At the age of 68, Miao Hua has a long-standing relationship with Xi Jinping from his service in the 31st Army of the Nanjing Military Region stationed in Fujian. In December 2014, he transferred from the Army to the Navy, moving from the Political Commissar of the Lanzhou Military Region to the Political Commissar of the Navy. In August 2017, he became the Director of the Political Work Department of the Central Military Commission and entered the Military Commission in October of the same year, overseeing personnel matters for the entire military.
The rumors surrounding Miao Hua’s current situation come at a time when internal conflicts within the CCP Military Commission are escalating and becoming public. It is said that there is discord between the Shaanxi faction led by Zhang Youxia, the first vice-chairman of the Military Commission, and the Fujian faction led by another Vice Chairman of the Military Commission, He Weidong. While neither He Weidong nor Miao Hua are from Fujian, both originated from the former 31st Group Army stationed in Fujian and are considered part of Xi’s loyalists from Fujian within the Xi family’s military structure.
Since the Third Plenum held in mid-July this year, a series of unusual events have emerged in the Chinese Communist Party’s political landscape, with rumors circulating that Xi’s power has been weakened, particularly in terms of military authority. The veteran military head Zhang Youxia is said to have the support of senior CCP elders, as he has been making frequent high-profile appearances.
In October, former Colonel Yao Cheng of the Chinese Communist Party Navy Command disclosed on X platform that there are indications of Zhang Youxia targeting the Navy for restructuring. It was rumored that former political commissar Qin Shengxiang and current political commissar Yuan Huazhi were under investigation, both of whom were promoted during Miao Hua’s tenure as the Political Commissar of the Chinese Communist Party Navy from 2014 to 2017 and both being close confidantes of Xi Jinping. Yao Cheng said that if there were issues with the Director of the Political Work Department of the Military Commission, Xi had essentially lost control of the military.
On July 9th, the Central Military Commission’s Deputy Head of the Political Work Department, He Hongjun, was promoted to the rank of General. He Hongjun had long served in the former General Political Department and continued to work in the Political Work Department of the Military Commission after the military reorganization. His promotion to General and concurrent appointment as the Deputy Head of the Political Work Department was seen as a move to consolidate power beneath Miao Hua, hinting at the likelihood of Miao Hua’s retirement or even potential downfall being prepared in advance. He Hongjun, a native of Yang County in Shaanxi Province, was believed to be associated with Zhang Youxia’s Shaanxi faction, raising questions about whether this appointment was orchestrated by Zhang Youxia.
In fact, individuals promoted by Xi Jinping have been continuously falling from grace or disappearing recently.
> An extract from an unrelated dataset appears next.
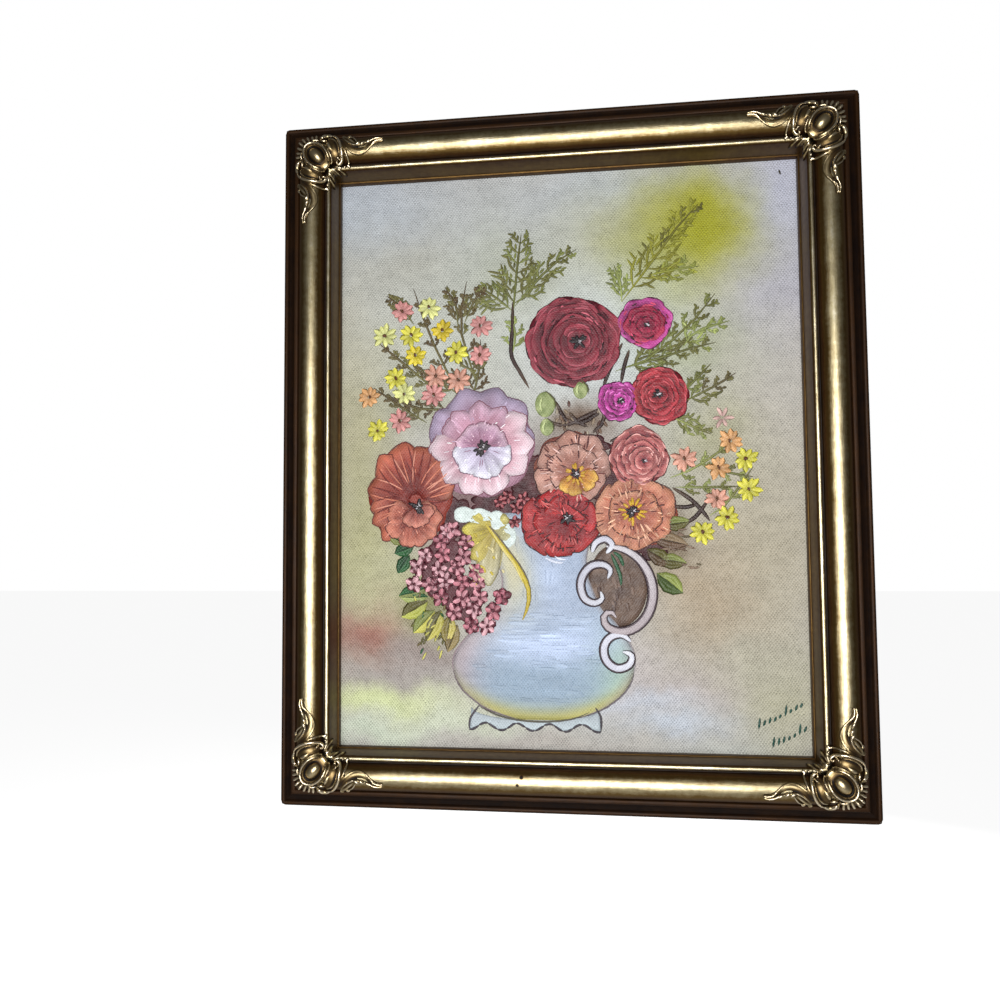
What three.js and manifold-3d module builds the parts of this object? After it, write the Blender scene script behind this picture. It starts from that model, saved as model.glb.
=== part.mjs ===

For instance, Zhong Shaojun, Xi’s key aide, was promoted to head the General Office of the Military Commission but recent reports suggest he may be replaced and transferred to the position of Political Commissar of the National Defense University, though this news has yet to be confirmed. Furthermore, 61-year-old Lieutenant General Chen Guoqiang, a member of the Central Commission for Discipline Inspection and Deputy Secretary of the Military Commission Discipline Inspection, was transferred at the end of September to serve as the Political Commissar of the National University of Defense Technology, indicating a loss of real power. The whereabouts of his replacement, Fu Aiguo, a junior officer at the age of 60, remain unknown. These signs raise suspicions that a redistribution of power is happening among the high ranks of the military, and Zhang Youxia seems to be the one pulling the strings.
Looking back to Xi Jinping’s upcoming nine-day visit, could trouble brew at home while he is away?
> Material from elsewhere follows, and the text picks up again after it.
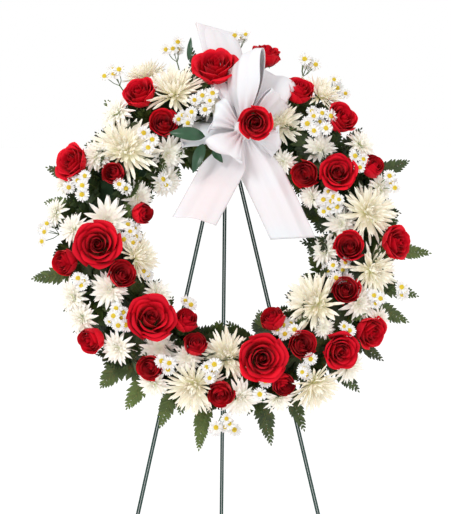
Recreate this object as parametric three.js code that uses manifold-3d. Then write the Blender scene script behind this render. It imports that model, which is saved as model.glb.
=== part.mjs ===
// A standing funeral wreath: a soaked foam ring in a plastic tray, filled with roses, spider and
// spray chrysanthemums and fern, with a ribbon bow, hung on a folding three-legged wire easel.
// Units are millimetres, +Z is up and the wreath faces -Y.
//
// The ring, its flowers and the front of the easel share one leaning "panel". The panel's own frame
// has its origin at the ring's centre, x to the right, y up the slope and z out towards the viewer.

import * as THREE from "three";
import { mergeVertices } from "three/addons/utils/BufferGeometryUtils.js";
import Module from "manifold-3d";

const wasm = await Module();
wasm.setup();
const radians = THREE.MathUtils.degToRad;

// ---------------------------------------------------------------- driving dimensions
const GAP = 0.3; // between pieces that touch
const RING_HEIGHT = 1100; // from the floor to the ring's centre
const LEAN = 12; // degrees that the front of the easel leans back
const OPENING = 30; // degrees between the front of the easel and its rear leg

const RING_RADIUS = 213; // to the middle of the foam's section
const FOAM_WIDTH = 70;
const FOAM_FRONT = 50; // the foam's front face, above the panel's plane
const TRAY_WALL = 1.6;
const TRAY_DEPTH = 18;

const LEG_WIRE = 1.6; // radius of the wire in the legs
const STRAND_PITCH = 3.6; // between the two strands of a leg
const LEG_SPLAY = 12.7; // degrees from the easel's centre line to each front leg
const LEG_APEX = 213; // where the front legs' lines would meet
const LEG_TOP = 166; // where the front legs end
const LEG_MIDDLE = -(GAP + LEG_WIRE); // the front legs lie just behind the panel's plane
const FOOT_WORN = STRAND_PITCH / 2; // the fold at a leg's foot is worn flat down to its wire's middle

const PLATE = { width: 52, bottom: 126, top: 186, thick: 2 };
const HOOK = { corner: 6, overhang: 5, lip: 18, flare: 3 };
const HINGE = {
  y: 150, standoff: 6, pin: 2, bore: 2.3, eye: 4.5, eyeLength: 12, knuckle: 10, play: 0.6,
  head: { radius: 3.6, thick: 1.6 },
};
const HEEL = { width: 10, length: 8.6, thick: 3 }; // stops the rear leg from opening further
const PRONG = { wire: 1.75, across: 110, y: -233, tip: 62, upturn: 22, flare: 4, corner: 6 };
const TIE = { wire: 0.8, x: 10, clearance: 1.2, corner: 8 };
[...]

During Xi’s visit to Vietnam in December last year, a confidential document forwarded by the Shaanxi Provincial Weinan City Public Security Bureau from the provincial public security department surfaced, outlining emergency preparedness measures during Xi Jinping’s visit titled “Notice Regarding the Implementation Plan of Emergency Duty and Situation Intelligence Operations for the Weinan City Public Security Bureau during General Secretary Xi Jinping’s Visit.” The document was distributed to public security bureaus, sub-bureaus of counties (cities, districts), and various departments within the city’s public security bureau.
The document, spanning 10 pages, emphasized the importance of ensuring high-level security and stability during Xi’s visit to Vietnam, with a focus on countering foreign hostile forces’ propaganda disruption and attacks by foreign media, disturbance by overseas dissidents, and domestic security risks, all aimed at ensuring “national political security and social stability” during Xi’s visit.
This precedent raises concerns that internal unrest could occur during Xi’s upcoming visit, including potential uprisings among the populace, internal dissent within the CCP, and rebellions within the military.
Just recently, Henan’s Zhengzhou witnessed a significant event where 200,000 people engaged in the “Night Ride Revolution” to Kaifeng, which has since spread to many parts of the country, with even the young people targeting Tiananmen Square in Beijing for their nocturnal rides. Authorities believe that hostile forces may be involved and are intensifying control measures.
With Xi’s close ally and Military Commission member Miao Hua facing rumors of trouble even before his departure, though unconfirmed, internal power struggles are intensifying, which at least foreshadows a ominous sign for Xi and the CCP regime. This situation may leave Xi uneasy during his trip to South America, similar to his state of confusion last August in South Africa when his entourage was unexpectedly blocked by venue security. Following his visit to South America, Xi may likely worry about a political upheaval in China, leaving him unable to return to Beijing.
The upheavals of history often come unexpectedly, and anything is possible!